Much more than this is encompassed in the interests of the intellectual man; for, again, all the interests of the human being are included in his pursuit. But the modernism fathered by Descartes and Bacon, which has further degenerated in the convolutions of Kant, (Darwin?,) Hegel, Freud, and Nietzsche, offers no promise of fulfillment. Only the perennial wisdom of the Ancients, the universal tradition of mankind, embodied in nature, divine revelation, and authentic culture, can start man on the path towards knowledge. Hence, in my pursuits, I will have primary recourse to the sources of this perennial wisdom: the ancient wisdom of Plato, Aristotle, the Neoplatonists, St. Augustine, and St. Thomas Aquinas, and their disciples and comrades in the quest for wisdom. (This is by no means to deny any truth or insight to the moderns. No man in the pursuit of knowledge can totally escape from the testimony of truth which he receives from nature and tradition, no matter how vehemently he seeks to distance himself from it. It is the wise man's role to sift the chaff from the wheat in the careful reading of all philosophers, to discover what little gems of wisdom and virtue might be discovered even in the folly and vice of the wayward mind. In this, I will follow the guidance and method of St. Thomas: "Do not consider who the person is who you are listening to, but whatever good he says commit to memory.") 

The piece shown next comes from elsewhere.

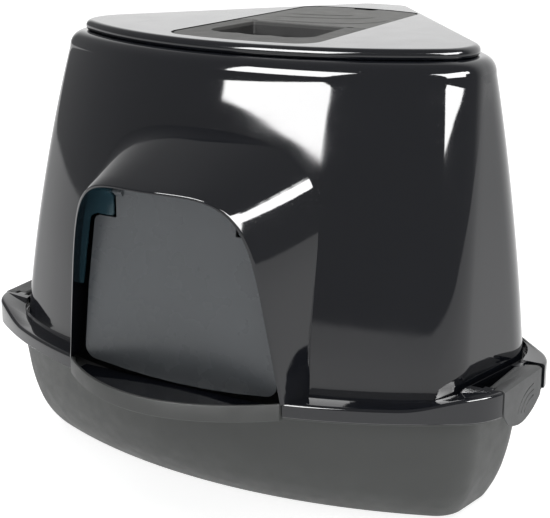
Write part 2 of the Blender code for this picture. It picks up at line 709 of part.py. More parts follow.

The fundamental philosophical orientation of this blog will be Thomist, but I am committed also to being open to as wide a range of traditions as I can become acquainted with, so long as they seem to offer a real bounty of truth. Above all, the tradition of the Catholic Church, East and West, is my tradition, my heritage, and the Magisterium is the safeguard of my intellectual development, and faith the guide to my reason.